● SHORT TASK: Search the records below for the word "axes". Pull out each line that has it.

● RECORDS SUPPLIED:
-*-*-

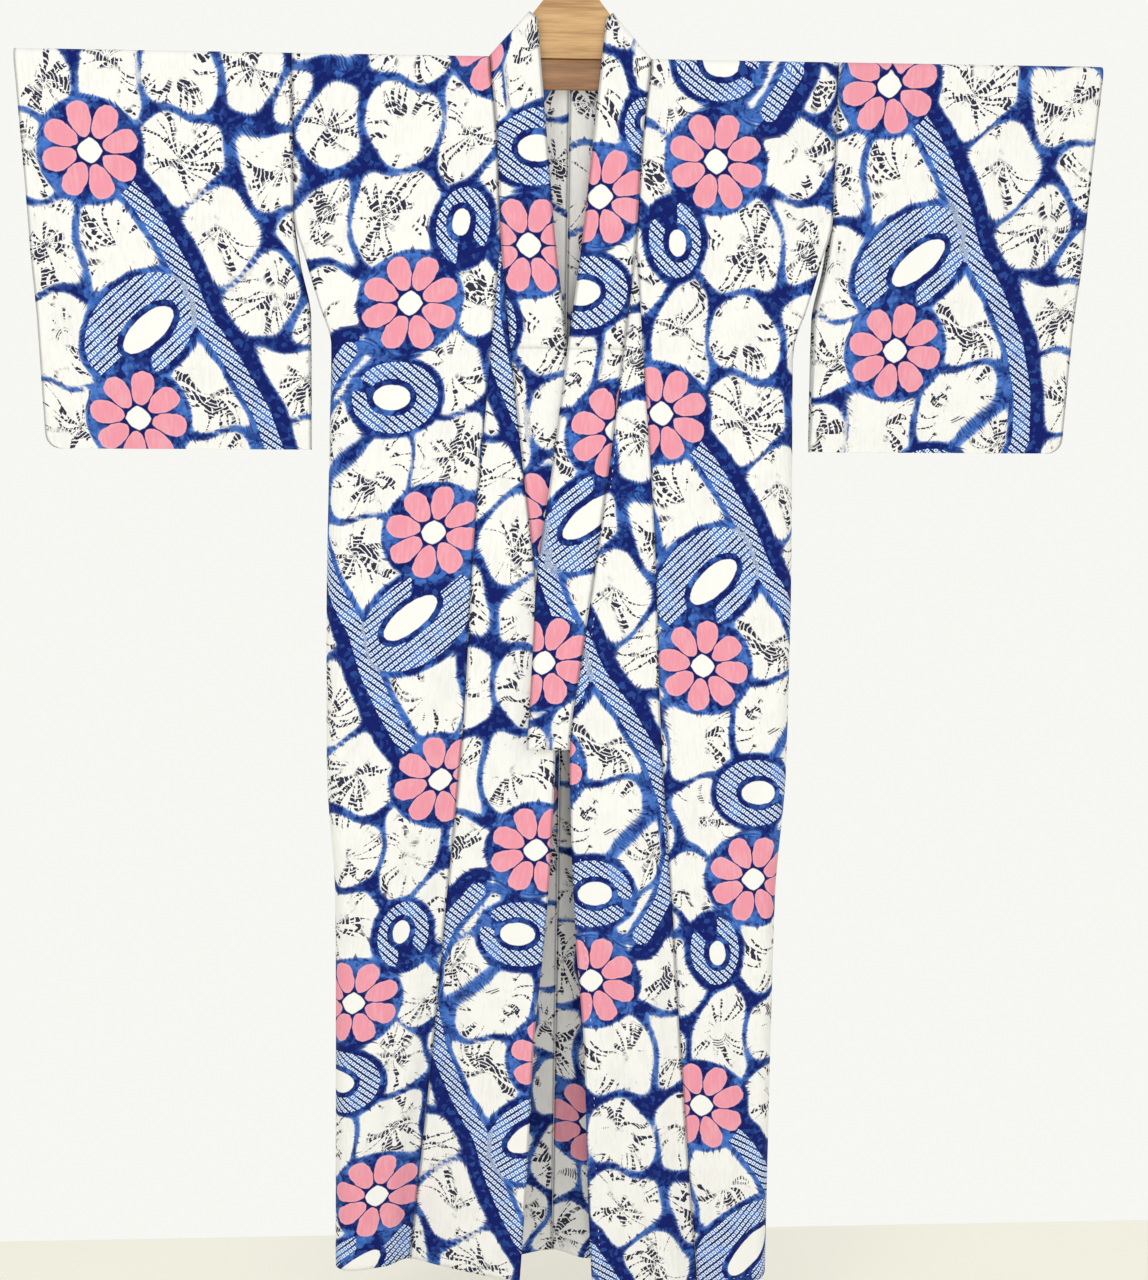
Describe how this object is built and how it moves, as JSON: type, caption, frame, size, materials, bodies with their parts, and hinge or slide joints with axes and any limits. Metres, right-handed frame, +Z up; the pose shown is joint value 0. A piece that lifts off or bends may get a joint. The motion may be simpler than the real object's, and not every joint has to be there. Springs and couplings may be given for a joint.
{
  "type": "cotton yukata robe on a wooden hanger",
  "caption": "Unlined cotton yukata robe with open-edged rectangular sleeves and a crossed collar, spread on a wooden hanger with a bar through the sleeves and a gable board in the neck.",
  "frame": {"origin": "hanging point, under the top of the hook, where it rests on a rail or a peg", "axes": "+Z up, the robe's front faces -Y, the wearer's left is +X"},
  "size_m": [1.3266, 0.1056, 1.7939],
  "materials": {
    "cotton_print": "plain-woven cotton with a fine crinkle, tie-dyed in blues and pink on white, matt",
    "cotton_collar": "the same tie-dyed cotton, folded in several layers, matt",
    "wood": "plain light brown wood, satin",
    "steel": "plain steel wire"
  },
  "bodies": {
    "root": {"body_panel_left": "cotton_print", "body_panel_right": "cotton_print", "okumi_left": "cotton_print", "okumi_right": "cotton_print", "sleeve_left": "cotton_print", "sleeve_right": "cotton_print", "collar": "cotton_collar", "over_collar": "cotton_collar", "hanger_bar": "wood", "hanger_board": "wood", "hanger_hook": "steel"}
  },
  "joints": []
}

-*-*-

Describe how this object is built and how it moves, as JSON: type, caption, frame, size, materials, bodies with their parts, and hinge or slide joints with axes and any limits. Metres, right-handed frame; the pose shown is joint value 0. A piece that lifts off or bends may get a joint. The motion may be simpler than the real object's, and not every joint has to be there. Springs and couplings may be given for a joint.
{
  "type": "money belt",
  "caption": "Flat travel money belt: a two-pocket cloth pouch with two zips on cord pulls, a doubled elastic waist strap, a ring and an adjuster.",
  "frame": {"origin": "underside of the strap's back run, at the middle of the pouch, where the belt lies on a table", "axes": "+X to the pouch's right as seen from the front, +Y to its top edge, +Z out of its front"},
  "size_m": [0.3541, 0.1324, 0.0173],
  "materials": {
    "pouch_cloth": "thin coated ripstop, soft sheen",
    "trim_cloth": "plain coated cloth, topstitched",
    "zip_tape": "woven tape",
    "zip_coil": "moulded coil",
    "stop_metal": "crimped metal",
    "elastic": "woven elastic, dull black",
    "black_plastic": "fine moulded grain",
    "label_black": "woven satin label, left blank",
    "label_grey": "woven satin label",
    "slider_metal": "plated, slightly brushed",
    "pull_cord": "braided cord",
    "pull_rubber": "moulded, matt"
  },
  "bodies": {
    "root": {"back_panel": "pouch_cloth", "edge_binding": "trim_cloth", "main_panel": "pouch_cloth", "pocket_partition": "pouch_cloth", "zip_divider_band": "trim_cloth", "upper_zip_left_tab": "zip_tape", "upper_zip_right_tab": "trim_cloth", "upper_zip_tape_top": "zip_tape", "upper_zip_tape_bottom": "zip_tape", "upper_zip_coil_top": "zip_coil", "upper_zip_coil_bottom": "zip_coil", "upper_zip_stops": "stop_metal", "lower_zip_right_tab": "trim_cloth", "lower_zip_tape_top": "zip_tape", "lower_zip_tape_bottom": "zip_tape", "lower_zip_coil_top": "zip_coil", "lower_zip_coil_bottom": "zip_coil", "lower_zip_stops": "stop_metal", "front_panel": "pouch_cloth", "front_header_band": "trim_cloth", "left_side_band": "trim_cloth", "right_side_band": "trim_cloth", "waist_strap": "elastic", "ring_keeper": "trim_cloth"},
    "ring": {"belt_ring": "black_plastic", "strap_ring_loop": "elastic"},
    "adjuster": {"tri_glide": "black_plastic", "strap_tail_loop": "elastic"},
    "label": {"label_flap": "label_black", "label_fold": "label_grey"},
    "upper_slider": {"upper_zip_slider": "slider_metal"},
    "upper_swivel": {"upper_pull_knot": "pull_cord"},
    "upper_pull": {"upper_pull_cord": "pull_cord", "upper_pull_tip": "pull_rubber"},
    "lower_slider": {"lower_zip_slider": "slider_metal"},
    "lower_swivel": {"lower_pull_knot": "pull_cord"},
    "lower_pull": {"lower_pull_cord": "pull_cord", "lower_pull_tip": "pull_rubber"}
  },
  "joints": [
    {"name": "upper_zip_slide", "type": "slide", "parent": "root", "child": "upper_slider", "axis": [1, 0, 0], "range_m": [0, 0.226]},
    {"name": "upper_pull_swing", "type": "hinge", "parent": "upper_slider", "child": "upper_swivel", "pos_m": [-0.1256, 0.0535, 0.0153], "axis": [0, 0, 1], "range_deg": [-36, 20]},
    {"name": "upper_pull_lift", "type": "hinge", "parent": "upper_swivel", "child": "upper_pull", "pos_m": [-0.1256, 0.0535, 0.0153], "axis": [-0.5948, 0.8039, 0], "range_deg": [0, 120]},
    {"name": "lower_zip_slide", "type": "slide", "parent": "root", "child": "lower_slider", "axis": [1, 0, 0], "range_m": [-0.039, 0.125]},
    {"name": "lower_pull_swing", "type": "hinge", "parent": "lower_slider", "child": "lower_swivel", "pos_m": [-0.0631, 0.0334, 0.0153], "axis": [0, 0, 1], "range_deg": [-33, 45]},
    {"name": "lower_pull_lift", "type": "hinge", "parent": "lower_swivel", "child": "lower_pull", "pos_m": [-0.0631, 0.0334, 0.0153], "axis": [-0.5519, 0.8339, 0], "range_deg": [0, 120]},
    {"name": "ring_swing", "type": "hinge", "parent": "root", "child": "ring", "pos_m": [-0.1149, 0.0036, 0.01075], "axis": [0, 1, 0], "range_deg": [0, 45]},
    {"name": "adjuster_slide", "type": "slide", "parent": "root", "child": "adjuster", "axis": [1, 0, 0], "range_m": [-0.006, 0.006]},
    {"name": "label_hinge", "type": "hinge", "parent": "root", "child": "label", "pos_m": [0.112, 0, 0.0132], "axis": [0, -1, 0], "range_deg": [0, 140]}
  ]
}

-*-*-

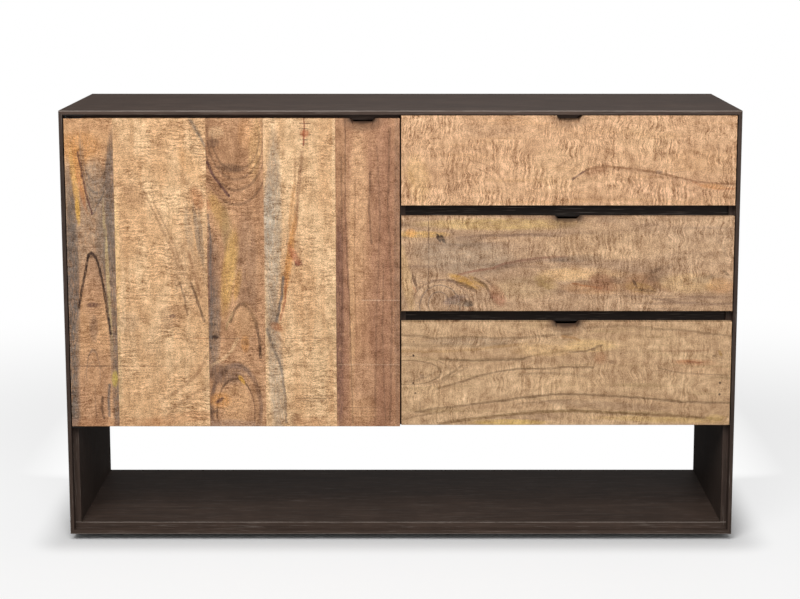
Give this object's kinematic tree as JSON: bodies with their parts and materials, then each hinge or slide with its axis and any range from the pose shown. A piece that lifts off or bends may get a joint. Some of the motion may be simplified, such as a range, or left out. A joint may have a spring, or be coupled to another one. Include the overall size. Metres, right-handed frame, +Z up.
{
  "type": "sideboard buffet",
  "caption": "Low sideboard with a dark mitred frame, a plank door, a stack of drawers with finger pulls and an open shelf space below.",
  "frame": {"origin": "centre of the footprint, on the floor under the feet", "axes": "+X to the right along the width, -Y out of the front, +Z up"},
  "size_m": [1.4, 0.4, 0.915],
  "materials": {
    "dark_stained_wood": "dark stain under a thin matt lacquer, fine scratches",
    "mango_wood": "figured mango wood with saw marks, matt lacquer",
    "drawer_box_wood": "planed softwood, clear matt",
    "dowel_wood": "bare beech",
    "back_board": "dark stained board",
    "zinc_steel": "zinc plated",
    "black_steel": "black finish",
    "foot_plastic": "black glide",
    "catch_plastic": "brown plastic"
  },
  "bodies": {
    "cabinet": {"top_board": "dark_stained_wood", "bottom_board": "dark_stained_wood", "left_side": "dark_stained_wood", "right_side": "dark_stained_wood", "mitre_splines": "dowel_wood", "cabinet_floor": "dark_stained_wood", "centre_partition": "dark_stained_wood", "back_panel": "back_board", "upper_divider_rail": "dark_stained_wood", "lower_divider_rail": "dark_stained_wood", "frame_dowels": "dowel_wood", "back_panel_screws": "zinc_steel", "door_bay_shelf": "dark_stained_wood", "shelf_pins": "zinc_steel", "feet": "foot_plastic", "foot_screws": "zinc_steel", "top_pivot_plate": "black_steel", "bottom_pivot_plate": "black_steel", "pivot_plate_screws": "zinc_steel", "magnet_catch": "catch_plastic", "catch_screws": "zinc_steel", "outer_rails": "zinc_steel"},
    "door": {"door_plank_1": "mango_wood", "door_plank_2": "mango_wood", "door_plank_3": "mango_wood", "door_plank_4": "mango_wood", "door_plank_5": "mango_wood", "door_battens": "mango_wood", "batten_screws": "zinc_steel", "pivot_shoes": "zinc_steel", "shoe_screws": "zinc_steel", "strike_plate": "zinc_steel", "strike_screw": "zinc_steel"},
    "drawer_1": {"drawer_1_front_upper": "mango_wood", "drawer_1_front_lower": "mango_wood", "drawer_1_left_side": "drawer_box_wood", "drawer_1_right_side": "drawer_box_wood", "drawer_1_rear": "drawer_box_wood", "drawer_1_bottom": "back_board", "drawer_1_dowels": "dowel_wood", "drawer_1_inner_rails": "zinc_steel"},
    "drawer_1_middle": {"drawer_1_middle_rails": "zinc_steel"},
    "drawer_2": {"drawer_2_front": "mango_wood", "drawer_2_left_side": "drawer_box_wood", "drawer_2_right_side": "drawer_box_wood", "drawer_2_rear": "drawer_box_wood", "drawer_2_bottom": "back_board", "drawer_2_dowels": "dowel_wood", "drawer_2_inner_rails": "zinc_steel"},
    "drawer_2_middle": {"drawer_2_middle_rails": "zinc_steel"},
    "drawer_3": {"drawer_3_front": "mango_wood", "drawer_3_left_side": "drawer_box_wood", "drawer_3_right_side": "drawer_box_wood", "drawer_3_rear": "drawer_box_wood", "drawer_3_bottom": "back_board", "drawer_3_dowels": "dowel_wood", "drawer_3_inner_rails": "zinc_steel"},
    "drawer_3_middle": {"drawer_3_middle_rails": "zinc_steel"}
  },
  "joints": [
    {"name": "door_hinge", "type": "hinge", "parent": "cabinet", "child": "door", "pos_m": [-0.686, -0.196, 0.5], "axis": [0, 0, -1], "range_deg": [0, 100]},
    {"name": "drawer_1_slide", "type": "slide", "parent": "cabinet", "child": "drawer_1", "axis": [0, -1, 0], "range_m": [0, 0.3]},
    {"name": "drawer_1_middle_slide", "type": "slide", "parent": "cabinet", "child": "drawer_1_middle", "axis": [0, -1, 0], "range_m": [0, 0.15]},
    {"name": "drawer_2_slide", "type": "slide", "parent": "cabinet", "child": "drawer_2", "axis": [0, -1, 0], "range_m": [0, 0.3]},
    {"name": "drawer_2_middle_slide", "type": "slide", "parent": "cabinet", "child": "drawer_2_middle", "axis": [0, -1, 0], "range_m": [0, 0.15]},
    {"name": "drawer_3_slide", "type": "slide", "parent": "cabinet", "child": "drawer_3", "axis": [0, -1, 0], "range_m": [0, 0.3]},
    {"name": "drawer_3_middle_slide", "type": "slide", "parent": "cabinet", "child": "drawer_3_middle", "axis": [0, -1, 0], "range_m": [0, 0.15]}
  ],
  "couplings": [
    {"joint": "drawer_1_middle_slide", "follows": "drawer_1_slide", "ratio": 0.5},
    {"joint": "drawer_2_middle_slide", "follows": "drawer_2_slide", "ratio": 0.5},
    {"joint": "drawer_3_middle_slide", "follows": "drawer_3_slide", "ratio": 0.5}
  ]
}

-*-*-

● COMPLETED EXERCISE:
Describe how this object is built and how it moves, as JSON: type, caption, frame, size, materials, bodies with their parts, and hinge or slide joints with axes and any limits. Metres, right-handed frame, +Z up; the pose shown is joint value 0. A piece that lifts off or bends may get a joint. The motion may be simpler than the real object's, and not every joint has to be there. Springs and couplings may be given for a joint.
  "frame": {"origin": "hanging point, under the top of the hook, where it rests on a rail or a peg", "axes": "+Z up, the robe's front faces -Y, the wearer's left is +X"},
Describe how this object is built and how it moves, as JSON: type, caption, frame, size, materials, bodies with their parts, and hinge or slide joints with axes and any limits. Metres, right-handed frame; the pose shown is joint value 0. A piece that lifts off or bends may get a joint. The motion may be simpler than the real object's, and not every joint has to be there. Springs and couplings may be given for a joint.
  "frame": {"origin": "underside of the strap's back run, at the middle of the pouch, where the belt lies on a table", "axes": "+X to the pouch's right as seen from the front, +Y to its top edge, +Z out of its front"},
  "frame": {"origin": "centre of the footprint, on the floor under the feet", "axes": "+X to the right along the width, -Y out of the front, +Z up"},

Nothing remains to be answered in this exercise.